Computer vision. Black writes, “Computer vision is the ability of computers to identify objects, scenes and activities in images using techniques to decompose the task of analyzing images into manageable pieces, detecting the edges and textures of objects in an image and comparing images to known objects for classification.”

Natural language/speech processing. Natural language processing (NLP) is involved in both inputs to computers and outputs to users. As the name implies, NLP is capable of understanding and using common language to find solutions to problems. Since much of the data being created today is unstructured (i.e., it comes from sources other than structured databases; such as, social media, newspapers, videos, etc.), NLP is essential to analyze it. And since many computer users are not data scientists, NLP can be used to explain results in terms understandable to non-technical users. The analysts at Nanalyze explain, “Natural language processing, as defined by aitopics.org, ‘enables communication between people and computers and automatic translation to enable people to interact easily with others around the world.'”[7]

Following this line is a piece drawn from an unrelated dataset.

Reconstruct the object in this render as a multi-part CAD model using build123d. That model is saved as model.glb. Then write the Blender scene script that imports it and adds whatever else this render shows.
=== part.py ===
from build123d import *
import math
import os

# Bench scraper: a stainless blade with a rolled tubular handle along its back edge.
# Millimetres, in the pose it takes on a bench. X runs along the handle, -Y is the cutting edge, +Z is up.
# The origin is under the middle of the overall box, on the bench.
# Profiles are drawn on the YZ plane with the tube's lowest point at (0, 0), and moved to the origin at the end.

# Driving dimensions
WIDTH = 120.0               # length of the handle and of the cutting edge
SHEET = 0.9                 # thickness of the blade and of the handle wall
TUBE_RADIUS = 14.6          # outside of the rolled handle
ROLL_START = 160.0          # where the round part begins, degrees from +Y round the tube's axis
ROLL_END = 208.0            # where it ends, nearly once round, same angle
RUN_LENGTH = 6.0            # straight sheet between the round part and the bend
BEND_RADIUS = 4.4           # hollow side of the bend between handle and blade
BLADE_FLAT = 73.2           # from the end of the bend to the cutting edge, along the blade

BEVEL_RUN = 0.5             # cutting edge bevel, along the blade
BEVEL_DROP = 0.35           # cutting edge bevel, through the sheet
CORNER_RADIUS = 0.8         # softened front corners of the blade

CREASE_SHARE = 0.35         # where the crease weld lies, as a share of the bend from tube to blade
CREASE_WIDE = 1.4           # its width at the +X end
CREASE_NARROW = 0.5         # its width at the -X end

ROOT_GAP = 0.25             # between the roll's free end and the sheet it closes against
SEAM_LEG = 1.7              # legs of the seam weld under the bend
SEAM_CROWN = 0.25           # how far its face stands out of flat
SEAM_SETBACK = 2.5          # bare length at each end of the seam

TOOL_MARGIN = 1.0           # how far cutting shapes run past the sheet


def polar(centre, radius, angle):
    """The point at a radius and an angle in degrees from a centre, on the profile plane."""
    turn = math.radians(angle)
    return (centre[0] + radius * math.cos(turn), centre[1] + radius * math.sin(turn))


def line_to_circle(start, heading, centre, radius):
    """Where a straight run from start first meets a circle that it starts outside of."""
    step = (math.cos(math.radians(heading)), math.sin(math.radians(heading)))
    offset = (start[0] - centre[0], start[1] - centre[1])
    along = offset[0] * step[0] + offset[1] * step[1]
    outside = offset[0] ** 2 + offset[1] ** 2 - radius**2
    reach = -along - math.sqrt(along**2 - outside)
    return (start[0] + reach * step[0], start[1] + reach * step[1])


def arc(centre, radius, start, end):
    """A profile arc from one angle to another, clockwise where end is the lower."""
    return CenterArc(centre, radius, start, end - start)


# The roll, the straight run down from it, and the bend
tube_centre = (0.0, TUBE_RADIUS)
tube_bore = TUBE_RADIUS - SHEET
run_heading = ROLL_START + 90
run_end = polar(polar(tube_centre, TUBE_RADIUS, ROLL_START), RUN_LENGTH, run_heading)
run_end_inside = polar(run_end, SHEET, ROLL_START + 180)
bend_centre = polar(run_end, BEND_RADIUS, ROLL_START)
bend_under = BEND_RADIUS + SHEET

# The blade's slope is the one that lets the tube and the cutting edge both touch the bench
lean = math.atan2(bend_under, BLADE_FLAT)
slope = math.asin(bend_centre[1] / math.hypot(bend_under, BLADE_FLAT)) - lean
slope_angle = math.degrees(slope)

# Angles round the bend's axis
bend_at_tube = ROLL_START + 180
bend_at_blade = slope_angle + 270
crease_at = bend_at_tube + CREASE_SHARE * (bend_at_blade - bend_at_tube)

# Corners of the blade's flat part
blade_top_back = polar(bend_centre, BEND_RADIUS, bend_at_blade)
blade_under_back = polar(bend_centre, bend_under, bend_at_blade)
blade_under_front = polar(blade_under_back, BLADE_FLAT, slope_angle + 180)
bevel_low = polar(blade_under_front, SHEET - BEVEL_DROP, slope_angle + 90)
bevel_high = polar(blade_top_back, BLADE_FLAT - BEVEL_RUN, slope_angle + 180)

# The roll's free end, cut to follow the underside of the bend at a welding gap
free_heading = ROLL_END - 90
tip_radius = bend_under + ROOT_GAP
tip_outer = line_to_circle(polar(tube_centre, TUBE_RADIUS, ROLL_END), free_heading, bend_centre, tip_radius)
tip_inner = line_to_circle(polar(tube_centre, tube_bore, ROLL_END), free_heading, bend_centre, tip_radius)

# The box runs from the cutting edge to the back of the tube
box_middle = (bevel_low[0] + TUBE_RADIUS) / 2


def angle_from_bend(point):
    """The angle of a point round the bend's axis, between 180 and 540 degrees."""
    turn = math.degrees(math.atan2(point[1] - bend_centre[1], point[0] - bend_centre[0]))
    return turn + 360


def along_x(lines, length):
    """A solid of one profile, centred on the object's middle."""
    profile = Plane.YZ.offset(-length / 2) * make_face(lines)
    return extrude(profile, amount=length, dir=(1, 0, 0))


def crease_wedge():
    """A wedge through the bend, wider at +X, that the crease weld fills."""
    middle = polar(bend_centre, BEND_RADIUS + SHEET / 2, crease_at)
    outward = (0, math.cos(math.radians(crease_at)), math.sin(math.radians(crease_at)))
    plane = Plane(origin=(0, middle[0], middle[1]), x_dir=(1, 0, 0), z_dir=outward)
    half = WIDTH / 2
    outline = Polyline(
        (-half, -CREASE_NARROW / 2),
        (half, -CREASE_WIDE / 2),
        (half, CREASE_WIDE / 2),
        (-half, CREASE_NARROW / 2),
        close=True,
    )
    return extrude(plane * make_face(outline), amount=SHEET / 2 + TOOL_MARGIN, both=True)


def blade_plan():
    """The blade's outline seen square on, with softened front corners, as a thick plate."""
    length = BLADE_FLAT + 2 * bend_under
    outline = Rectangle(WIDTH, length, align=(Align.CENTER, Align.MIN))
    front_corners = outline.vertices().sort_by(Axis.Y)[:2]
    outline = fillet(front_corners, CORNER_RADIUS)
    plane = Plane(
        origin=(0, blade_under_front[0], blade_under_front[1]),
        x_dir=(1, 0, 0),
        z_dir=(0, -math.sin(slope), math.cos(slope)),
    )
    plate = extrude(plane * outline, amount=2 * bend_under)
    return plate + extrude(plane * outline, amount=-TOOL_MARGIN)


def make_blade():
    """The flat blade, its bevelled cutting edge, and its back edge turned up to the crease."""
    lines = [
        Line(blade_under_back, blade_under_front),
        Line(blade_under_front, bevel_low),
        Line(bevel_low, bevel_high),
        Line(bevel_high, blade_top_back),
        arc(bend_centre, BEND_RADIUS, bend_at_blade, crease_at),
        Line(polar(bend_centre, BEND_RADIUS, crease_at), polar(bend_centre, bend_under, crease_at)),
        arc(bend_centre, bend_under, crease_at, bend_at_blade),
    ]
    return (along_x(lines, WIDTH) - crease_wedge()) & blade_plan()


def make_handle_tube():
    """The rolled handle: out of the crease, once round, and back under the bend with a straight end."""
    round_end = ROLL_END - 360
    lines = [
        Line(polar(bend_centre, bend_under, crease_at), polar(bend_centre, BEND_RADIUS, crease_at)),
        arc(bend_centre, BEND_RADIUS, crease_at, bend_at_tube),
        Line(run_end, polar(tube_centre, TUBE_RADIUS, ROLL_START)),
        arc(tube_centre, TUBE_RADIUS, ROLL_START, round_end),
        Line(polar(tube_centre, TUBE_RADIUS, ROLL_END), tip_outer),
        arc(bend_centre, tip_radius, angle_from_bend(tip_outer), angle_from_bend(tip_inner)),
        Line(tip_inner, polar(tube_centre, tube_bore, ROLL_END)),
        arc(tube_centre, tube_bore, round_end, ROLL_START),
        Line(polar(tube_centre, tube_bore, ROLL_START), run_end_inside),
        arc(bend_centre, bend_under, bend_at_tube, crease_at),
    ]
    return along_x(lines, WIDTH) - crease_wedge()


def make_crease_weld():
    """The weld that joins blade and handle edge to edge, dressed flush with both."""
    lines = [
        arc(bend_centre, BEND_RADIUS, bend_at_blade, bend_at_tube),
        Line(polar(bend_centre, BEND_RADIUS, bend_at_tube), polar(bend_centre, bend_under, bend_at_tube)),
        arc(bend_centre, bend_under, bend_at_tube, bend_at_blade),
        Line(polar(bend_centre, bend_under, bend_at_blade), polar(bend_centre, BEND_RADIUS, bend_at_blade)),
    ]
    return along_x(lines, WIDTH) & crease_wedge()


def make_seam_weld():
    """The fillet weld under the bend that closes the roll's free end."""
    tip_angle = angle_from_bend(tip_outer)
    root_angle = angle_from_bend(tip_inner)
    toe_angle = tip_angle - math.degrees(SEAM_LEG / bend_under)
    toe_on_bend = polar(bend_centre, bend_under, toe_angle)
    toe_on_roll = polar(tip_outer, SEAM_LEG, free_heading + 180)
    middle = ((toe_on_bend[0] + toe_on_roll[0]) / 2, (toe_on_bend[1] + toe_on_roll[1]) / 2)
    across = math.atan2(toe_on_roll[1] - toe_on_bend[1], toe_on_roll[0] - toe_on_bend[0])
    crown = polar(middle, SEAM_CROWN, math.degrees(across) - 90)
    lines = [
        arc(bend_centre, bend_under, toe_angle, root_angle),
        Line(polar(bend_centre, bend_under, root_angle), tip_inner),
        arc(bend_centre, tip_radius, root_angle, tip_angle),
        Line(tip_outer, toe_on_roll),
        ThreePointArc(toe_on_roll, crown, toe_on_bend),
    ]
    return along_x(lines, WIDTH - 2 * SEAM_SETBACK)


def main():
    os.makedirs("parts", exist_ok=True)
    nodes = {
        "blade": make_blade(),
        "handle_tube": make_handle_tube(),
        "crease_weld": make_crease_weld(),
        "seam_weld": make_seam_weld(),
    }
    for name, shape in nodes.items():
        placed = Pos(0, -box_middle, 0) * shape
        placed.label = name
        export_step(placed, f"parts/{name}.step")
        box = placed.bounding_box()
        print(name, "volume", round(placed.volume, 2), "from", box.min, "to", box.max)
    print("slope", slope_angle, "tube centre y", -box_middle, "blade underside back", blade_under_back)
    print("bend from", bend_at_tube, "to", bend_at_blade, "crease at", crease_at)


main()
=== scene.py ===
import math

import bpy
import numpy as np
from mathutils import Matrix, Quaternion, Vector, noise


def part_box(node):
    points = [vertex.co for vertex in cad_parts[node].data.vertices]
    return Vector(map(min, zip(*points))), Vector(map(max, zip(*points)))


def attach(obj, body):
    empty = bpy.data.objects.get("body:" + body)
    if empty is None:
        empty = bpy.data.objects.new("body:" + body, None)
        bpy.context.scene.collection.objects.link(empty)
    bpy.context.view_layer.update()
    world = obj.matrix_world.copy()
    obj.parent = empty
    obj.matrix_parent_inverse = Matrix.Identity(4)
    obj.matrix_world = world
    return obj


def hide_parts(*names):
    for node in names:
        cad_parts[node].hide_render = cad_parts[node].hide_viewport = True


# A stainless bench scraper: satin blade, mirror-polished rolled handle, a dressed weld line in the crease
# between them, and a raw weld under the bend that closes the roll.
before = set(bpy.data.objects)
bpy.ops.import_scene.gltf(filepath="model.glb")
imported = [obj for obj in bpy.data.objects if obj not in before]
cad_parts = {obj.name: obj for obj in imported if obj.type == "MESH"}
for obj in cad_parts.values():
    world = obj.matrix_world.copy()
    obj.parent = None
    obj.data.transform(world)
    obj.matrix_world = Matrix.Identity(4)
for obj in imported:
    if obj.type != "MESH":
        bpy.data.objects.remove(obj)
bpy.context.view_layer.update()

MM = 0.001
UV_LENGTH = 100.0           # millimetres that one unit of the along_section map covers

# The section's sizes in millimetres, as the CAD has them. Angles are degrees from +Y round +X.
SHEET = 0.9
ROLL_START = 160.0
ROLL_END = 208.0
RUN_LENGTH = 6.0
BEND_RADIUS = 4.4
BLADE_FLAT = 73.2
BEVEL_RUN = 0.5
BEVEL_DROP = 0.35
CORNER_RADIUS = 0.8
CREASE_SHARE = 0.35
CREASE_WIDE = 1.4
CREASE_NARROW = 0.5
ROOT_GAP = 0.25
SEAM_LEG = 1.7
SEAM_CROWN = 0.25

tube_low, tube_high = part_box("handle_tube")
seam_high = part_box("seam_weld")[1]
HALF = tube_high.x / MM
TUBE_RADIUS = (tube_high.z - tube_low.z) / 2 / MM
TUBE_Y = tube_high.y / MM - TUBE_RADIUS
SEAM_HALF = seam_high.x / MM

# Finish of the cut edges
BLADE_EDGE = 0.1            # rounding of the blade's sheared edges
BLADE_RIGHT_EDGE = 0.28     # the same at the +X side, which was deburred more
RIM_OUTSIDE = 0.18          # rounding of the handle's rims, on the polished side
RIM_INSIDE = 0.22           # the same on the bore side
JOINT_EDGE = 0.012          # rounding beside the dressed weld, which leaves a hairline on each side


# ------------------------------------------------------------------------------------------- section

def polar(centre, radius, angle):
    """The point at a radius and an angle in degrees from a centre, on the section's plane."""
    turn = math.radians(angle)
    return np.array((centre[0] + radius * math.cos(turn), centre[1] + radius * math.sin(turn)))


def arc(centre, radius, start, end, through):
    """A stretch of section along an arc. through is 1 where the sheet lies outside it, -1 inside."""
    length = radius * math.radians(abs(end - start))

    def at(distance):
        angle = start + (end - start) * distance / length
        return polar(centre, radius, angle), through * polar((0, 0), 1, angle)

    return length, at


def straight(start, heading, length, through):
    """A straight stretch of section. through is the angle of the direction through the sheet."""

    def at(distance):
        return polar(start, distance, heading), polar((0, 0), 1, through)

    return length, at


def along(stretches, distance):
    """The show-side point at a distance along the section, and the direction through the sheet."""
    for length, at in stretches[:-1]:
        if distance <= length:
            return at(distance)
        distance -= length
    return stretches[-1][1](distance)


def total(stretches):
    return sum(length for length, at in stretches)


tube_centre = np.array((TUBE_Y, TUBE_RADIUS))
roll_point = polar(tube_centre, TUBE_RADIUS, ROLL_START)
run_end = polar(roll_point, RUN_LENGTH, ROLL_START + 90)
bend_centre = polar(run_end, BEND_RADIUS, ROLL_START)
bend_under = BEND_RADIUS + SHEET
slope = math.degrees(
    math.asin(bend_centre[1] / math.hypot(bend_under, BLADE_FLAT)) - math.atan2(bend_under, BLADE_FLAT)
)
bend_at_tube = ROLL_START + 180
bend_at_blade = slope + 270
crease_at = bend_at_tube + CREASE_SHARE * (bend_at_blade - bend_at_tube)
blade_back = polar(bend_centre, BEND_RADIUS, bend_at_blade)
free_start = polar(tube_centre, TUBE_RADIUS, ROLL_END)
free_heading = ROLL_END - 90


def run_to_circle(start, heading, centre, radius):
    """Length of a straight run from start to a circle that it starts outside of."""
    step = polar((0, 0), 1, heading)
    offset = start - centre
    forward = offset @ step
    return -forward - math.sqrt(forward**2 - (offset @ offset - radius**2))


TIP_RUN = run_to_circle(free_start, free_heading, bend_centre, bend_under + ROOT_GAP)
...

Robotic Process Automation (RPA). Black explains “RPA is computer software that is configured to automatically capture and interpret existing applications for processing a transaction, manipulating data, triggering responses and communicating with other digital systems.” In its simplest form, RPA is more of a rules engine than an AI application. In discussions with clients, I’ve found many of them want to move beyond RPA and make their processes smarter not just automated. They want Cognitive Process Automation™ (CPA). Ankur Kothari (@ankur_786), Co-founder and Chief Revenue Officer at Automation Anywhere, notes, “When integrated with cognitive capabilities, RPA can move beyond simply automating standardized business processes to understanding the context for — and making — important business decisions.”[8]

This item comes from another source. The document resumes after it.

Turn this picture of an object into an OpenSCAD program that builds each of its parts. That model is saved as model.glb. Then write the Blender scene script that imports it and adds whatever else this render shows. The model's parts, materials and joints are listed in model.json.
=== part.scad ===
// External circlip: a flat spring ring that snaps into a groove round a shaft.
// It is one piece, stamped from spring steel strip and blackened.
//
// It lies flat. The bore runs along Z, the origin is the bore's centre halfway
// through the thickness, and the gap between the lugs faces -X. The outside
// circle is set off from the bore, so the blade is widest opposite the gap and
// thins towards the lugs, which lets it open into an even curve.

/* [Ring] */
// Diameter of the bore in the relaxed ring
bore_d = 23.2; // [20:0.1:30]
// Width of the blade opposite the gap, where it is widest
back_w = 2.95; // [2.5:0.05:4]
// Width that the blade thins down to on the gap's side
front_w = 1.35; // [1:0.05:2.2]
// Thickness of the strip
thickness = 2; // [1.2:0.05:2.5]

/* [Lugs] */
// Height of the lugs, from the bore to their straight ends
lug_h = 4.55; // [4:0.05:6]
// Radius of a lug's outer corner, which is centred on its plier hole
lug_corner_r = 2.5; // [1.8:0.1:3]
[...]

Cognitive Computing and Strong AI

As noted earlier, today there are cognitive systems that fall short of AGI but far surpass weak AI. The Enterra Enterprise Cognitive System™ (Aila™) — a system that can Sense, Think, Act and Learn® — is among the strongest cognitive systems available. There are, however, a number of approaches that fall under the cognitive computing rubric. I define cognitive computing as a combination of semantic reasoning (i.e., the use of machine learning, natural language processing, and ontologies) and computational intelligence (i.e., advanced analytics). The analysts from Nanalyze write, “Cognitive computing is one of those terms that has fairly recently entered the AI lexicon. One of the definitions for cognitive computing … that seems to be prolific around the inter-webs sums it up thus: ‘Cognitive computing involves self-learning systems that use data mining (i.e., big data), pattern recognition (i.e., machine learning) and natural language processing to mimic the way the human brain works.’ Katherine Noyes writes in Computerworld that cognitive computing ‘deals with symbolic and conceptual information rather than just pure data or sensor streams, with the aim of making high-level decisions in complex situations.’” Jenna Hogue adds, “The types of problems [involved in cognitive computing] … tend to be much more complex and human-like than the average non-cognitive system. These problems tend to comprise multiple different variables included, shifting data elements, and an ambiguous nature.”[9] That’s why cognitive platforms should be considered strong AI systems.

Footnotes
[1] Doug Black, “AI Definitions: Machine Learning vs. Deep Learning vs. Cognitive Computing vs. Robotics vs. Strong AI….Enterprise Tech, 19 January 2018.
[2] Ibid.
[3] Eric Knorr, “Making sense of machine learning,” InfoWorld, 6 March 2017.
[4] “Weak AI,” Wikipedia.
[5] Ryan Young, “Artificial Intelligence, Machine Learning, and Deep Learning and How they Differ from One Another,” TrendinTech, 25 March 2017.
[6] Steven Norton, “CIO Explainer: What is Artificial Intelligence?” The Wall Street Journal, 18 July 2016.
[7] Staff, “An Artificial Intelligence Definition for Beginners,” Nanalyze, 12 November 2016.
[8] Ankur Kothari, “Get Ready for the Cognitive Era,” BW CIO World, 28 June 2017.
[9] Jenna Hogue, “Cognitive Computing: The Hype, the Reality,” Dataversity, 12 January 2017.